Yes, but there are no plans to make this public knowledge as of now. Maybe some things will go upstream but no guarantees.

The linked blog post is from 2014, PostgreSQL has evolved quite a lot since then. Also, since version 1.0 we haven’t made any changes that could cause long locks.

In general, blue/green deployments when upgrading is the way to go.

paul · October 18, 2019, 12:46pm

Hi arekkas,

Tnx for the response and I understand you don’t want to make some of your proprietary architecture of your upcoming service offering public, but some pointers on how to achieve zero-downtime deployment for Hydra would be much appreciated.

Also, if the answer is that its not realistically feasible atm to achive this then that is also an answer

I agree the in general blue/green deployments are the way to go, but can they be achieved with Hydra?

Is my assumption correct that you can do a simple blue/green deployment with Hydra on the same datastore if any of three conditions below are NOT met?

breaking datamodel changes (dropping/renaming columns/tables, changing column definitions etc)
new version handles the data stored in the existing columns differently
new version fills any newly added columns/tables with some data during migration

And how would we know that a new version is save for a simple blue/green deployment? Do we have to go through the migration scripts ourselves to figure that out?

And in the case either of the three conditions is met with a new version of Hydra: then what? Is the process I outlined above in the topic somewhat accurate or?

The fact that since version 1 there haven’t been any changes causing long locks is great, but not exactly a guarantee for the future And I need to know what I’m signing our company/Dev/DevOps team up for when choosing Hydra as our oAuth implementation

So, I hope you can find the time to elaborate a bit more on this topic

Paul

hackerman · October 18, 2019, 12:58pm

For clarification: While we won’t provide guidance on this ourselves at the moment, we obviously would not discourage community contributions in that regard. The major problem is that this highly depends on the db type and version used, on the deployment infrastructure, and so on. This is really down to the “ops” figuring out how to run these things in their specific environment.

Regarding your question, I believe almost no open source software that uses datastores with potential locks on certain update types has guidance on zero-downtime upgrades. At least I haven’t seen any, because, as I said, this is highly dependent on your env. In fact, many systems inflict serious downtimes when upgrading, I’ve heard a lot of terrible stories here.

In some cases, such as table rewrites or things that cause locks, a downtime is unavoidable, that’s just the world we live in. For MySQL this is a bigger issue than for Postgres, but it still exists for any datastore.

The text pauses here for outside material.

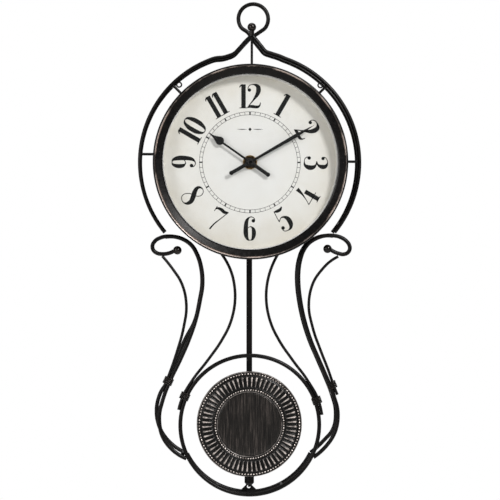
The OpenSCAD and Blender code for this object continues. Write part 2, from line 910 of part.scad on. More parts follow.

We will obviously try to avoid that but if we have to choose between a new key feature or bugfix vs. breaking zero-downtime upgrade we will obviously choose the first option because you will always have a maintainenance window defined in your SLA. You can rest assured that we won’t do any table rewrites just for the fun of it. So that’s what you’re sining up for

hackerman · October 18, 2019, 2:09pm

Maybe for further clarification, we will try our best to document when changes require table locks. However, as this is specific to the DB type and version, your own due diligence is always necessary.

paul · October 28, 2019, 10:47am

Hi Arekkas,

Looks like the community doesn’t have many pointers to give.

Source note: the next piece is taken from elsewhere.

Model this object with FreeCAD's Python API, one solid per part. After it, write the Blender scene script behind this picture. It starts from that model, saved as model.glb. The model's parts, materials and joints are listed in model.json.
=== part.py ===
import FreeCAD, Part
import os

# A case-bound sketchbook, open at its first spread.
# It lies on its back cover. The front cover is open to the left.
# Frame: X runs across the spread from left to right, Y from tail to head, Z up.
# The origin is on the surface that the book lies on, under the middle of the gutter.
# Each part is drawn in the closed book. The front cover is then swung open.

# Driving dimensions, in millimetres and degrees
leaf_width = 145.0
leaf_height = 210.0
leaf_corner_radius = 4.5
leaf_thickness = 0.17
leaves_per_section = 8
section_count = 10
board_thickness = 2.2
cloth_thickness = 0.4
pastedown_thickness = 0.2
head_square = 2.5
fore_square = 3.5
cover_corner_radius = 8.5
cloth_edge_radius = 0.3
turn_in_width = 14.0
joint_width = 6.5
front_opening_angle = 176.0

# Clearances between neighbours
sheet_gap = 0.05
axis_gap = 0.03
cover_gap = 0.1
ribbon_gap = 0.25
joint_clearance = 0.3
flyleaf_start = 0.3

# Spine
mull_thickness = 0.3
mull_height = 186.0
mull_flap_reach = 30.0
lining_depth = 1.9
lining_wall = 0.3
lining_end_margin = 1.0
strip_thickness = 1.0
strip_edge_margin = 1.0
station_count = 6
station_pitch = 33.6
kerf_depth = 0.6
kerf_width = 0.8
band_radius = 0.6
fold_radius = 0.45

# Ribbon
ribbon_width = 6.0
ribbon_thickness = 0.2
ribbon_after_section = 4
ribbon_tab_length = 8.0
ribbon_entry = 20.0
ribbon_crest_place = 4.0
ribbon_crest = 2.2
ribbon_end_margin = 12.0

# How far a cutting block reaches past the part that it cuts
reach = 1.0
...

Regarding your comments that the major problem is that it highly depends on db type/version/deployment infrastructure etc, I agree that the details of any approach taken to achieve zero downtime deployment is highly dependent on those things.

However, I think that regardless of db vendor/version and deployment architecture, there could be some basic guidelines/pointers and answers. For example:

Is it correct that when the new version of Hydra operates on the exact same datamodel, you can easily run the old and new version of Hydra in parallel connected to the same datastore?
In case of (breaking) datamodel changes, is my assumption correct that you either have to incur some downtime or otherwise figure out some strategy to copy over your existing data to a new database and run the new version of Hydra (including migration) against this new db and have the old and new version of Hydra running in parallel (for a short time), connected to different databases, figuring out yourself how to sync modifications made through the old version/db to the new version/db?

we will try our best to document when changes require table locks
That would be great, but I’d also would like to ask if you could provide with each release if the datamodel for the new version is compatible the the previous version (or all versions its compatible with), so we’d know that we can ‘just’ run the previous and new version in parallel connected to the same datastore, achieving zero downtime deployment

Regards,
Paul

hackerman · October 28, 2019, 11:50am

Is it correct that when the new version of Hydra operates on the exact same datamodel, you can easily run the old and new version of Hydra in parallel connected to the same datastore?

Yes

In case of (breaking) datamodel changes, is my assumption correct that you either have to incur some downtime or otherwise figure out some strategy to copy over your existing data to a new database and run the new version of Hydra (including migration) against this new db and have the old and new version of Hydra running in parallel (for a short time), connected to different databases, figuring out yourself how to sync modifications made through the old version/db to the new version/db?

Unfortunately there is no simpler approach to this, so yes, and this will probably not change unless there is a “standard” way of approaching this that’s maintainable of reasonable effort.

paul · October 28, 2019, 11:54am

Thank you for the answers!

Just noticed a formatting issue in my previous comment, due to which you might not have seen a last request, hence I repeat it below:

we will try our best to document when changes require table locks

That would be great, but I’d also would like to ask if you could provide with each release if the datamodel for the new version is compatible the the previous version (or all versions its compatible with), so we’d know that we can ‘just’ run the previous and new version in parallel connected to the same datastore, achieving zero downtime deployment

hackerman · October 28, 2019, 11:57am

Unless the upgrade guide references the need to run SQL Migrations (which we always point to in the upgrade guide) the datamodels are compatible. If we expect slow migrations we will add a dedicated warning.